Yes, why would Voldemort trust someone like Lucius Malfoy with the diary, a man whom he described as “slippery?”

/I’m sure he was after artifacts from all four Hogwarts founders, but fortunately the sword of Gryffindor remains safe and untainted by his evil./

Of course. *sighs*

/Harry: By the way, does Voldemort actually know when a Horcrux is destroyed?/

In the movies, he did.

Date: 2015-06-19 09:52 am (UTC)
From: [identity profile] jana-ch.livejournal.com
I suspect Molly Weasley’s soul is damaged after she kills Bellatrix. She certainly acts in hatred—understandable hatred, but hatred nonetheless.

On the other hand, I don’t believe Severus’s soul is damaged by killing Dumbledore, because it’s an act of mercy, and he feels remorse even at the moment he does it.
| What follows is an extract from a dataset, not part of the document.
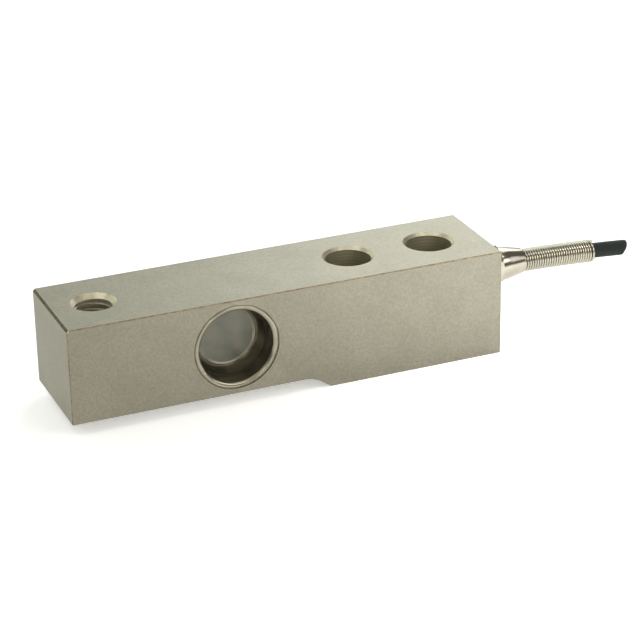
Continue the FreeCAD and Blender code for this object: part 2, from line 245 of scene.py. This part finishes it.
def finish_faces(piece, slot, test):
    """Gives the faces that pass a test, on their middle in mm, one of the piece's own finishes."""
    select(piece, "faces", lambda face: test(face.calc_center_median() / MM, face.normal))
    piece.active_material_index = slot
    bpy.ops.object.material_slot_assign()
    bpy.ops.object.mode_set(mode="OBJECT")


def stand(piece, x, y, z, turn):
    """Puts a form made along Z at its place on the object, pointed as told."""
    pick(piece)
    piece.location = (x * MM, y * MM, z * MM)
    piece.rotation_euler = turn
    bpy.ops.object.transform_apply(location=True, rotation=True, scale=True)
    return piece


def cut(piece, tool, operation="DIFFERENCE"):
    apply_modifier(
        piece, "BOOLEAN", object=tool, operation=operation, solver="EXACT", material_mode="TRANSFER",
    )
    bpy.data.objects.remove(tool)
    pick(piece)


# Materials
def linear(code):
    """An sRGB hex colour as linear red, green, blue and alpha."""
    shares = [int(code[i:i + 2], 16) / 255 for i in (1, 3, 5)]
    return [s / 12.92 if s <= 0.04045 else ((s + 0.055) / 1.055) ** 2.4 for s in shares] + [1]


def add_node(tree, kind, inputs=(), **settings):
    """Adds a node with its settings, its values and its links."""
    node = tree.nodes.new(kind)
    for setting, value in settings.items():
        setattr(node, setting, value)
    for socket, value in dict(inputs).items():
        if isinstance(value, bpy.types.NodeSocket):
            tree.links.new(value, node.inputs[socket])
        else:
            node.inputs[socket].default_value = value
    return node


def new_material(name, **sockets):
    """A material with a Principled shader, and the object's coordinates to hang patterns on."""
    material = bpy.data.materials.new(name)
    material.use_nodes = True
    tree = material.node_tree
    shader = tree.nodes["Principled BSDF"]
    for socket, value in sockets.items():
        shader.inputs[socket.replace("_", " ")].default_value = value
    place = add_node(tree, "ShaderNodeTexCoord").outputs["Object"]
    return material, tree, shader, place


def per_mm(size):
    """The texture scale, for coordinates in metres, of a pattern whose features are this many mm."""
    return 1 / (size * MM)


def noise(tree, place, size, detail):
    """A soft random pattern, from 0 to 1, with features of this many mm."""
    node = add_node(
        tree, "ShaderNodeTexNoise", {"Vector": place, "Scale": per_mm(size), "Detail": detail}
    )
    return node.outputs["Fac"]


# What the wave texture's scale is divided by, so that one light or dark band is as wide as asked
WAVE_BAND = 6.2832


def waves(tree, place, size, distortion, **settings):
    """Rings or bands, from 0 to 1, each light or dark one about this many mm wide."""
    node = add_node(
        tree, "ShaderNodeTexWave",
        {"Vector": place, "Scale": per_mm(size) / WAVE_BAND, "Distortion": distortion}, **settings,
    )
    return node


def tones(tree, pattern, dark, light, start=0.0, end=1.0):
    """A colour that goes from dark to light while a pattern goes from start to end."""
    node = add_node(tree, "ShaderNodeValToRGB", {"Fac": pattern})
    for stop, position, code in zip(node.color_ramp.elements, (start, end), (dark, light)):
        stop.position = position
        stop.color = linear(code)
    return node.outputs["Color"]


def between(tree, pattern, low, high):
    """A pattern from 0 to 1, brought between two values."""
    node = add_node(tree, "ShaderNodeMapRange", {"Value": pattern, "To Min": low, "To Max": high})
    return node.outputs["Result"]


def relief(tree, pattern, strength, depth=0.02):
    """A pattern as a fine relief, this many mm deep."""
    node = add_node(
        tree, "ShaderNodeBump", {"Height": pattern, "Strength": strength, "Distance": depth * MM}
    )
    return node.outputs["Normal"]


def link(tree, shader, **sockets):
    for socket, value in sockets.items():
        tree.links.new(value, shader.inputs[socket.replace("_", " ")])


def mottled(name, colours, roughness, size, detail, ramp=(0.0, 1.0), bump=0.0, **sockets):
    """A finish with one fine pattern in its colour, in its roughness and, if asked, in its relief."""
    material, tree, shader, place = new_material(name, **sockets)
    pattern = noise(tree, place, size, detail)
    link(
        tree, shader,
        Base_Color=tones(tree, pattern, *colours, *ramp), Roughness=between(tree, pattern, *roughness),
    )
    if bump:
        link(tree, shader, Normal=relief(tree, pattern, bump))
    return material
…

Does anyone else in the saga feel remorse at having to kill?
Edited Date: 2015-06-19 09:53 am (UTC)

Date: 2015-06-27 03:44 am (UTC)
From: [identity profile] nx74defiant.livejournal.com
Not that I think Lucius knew what it was. Most likely he just wanted to get rid of a piece of incriminating evidence by giving it to the Weasleys.

There are a lot of easier ways Lucius could have gotten rid of the diary.

What Lucius wanted was to hurt you Dumbledore, and the thing that pushed him to action was the stunt you did at the end of Harry's and Draco's first year.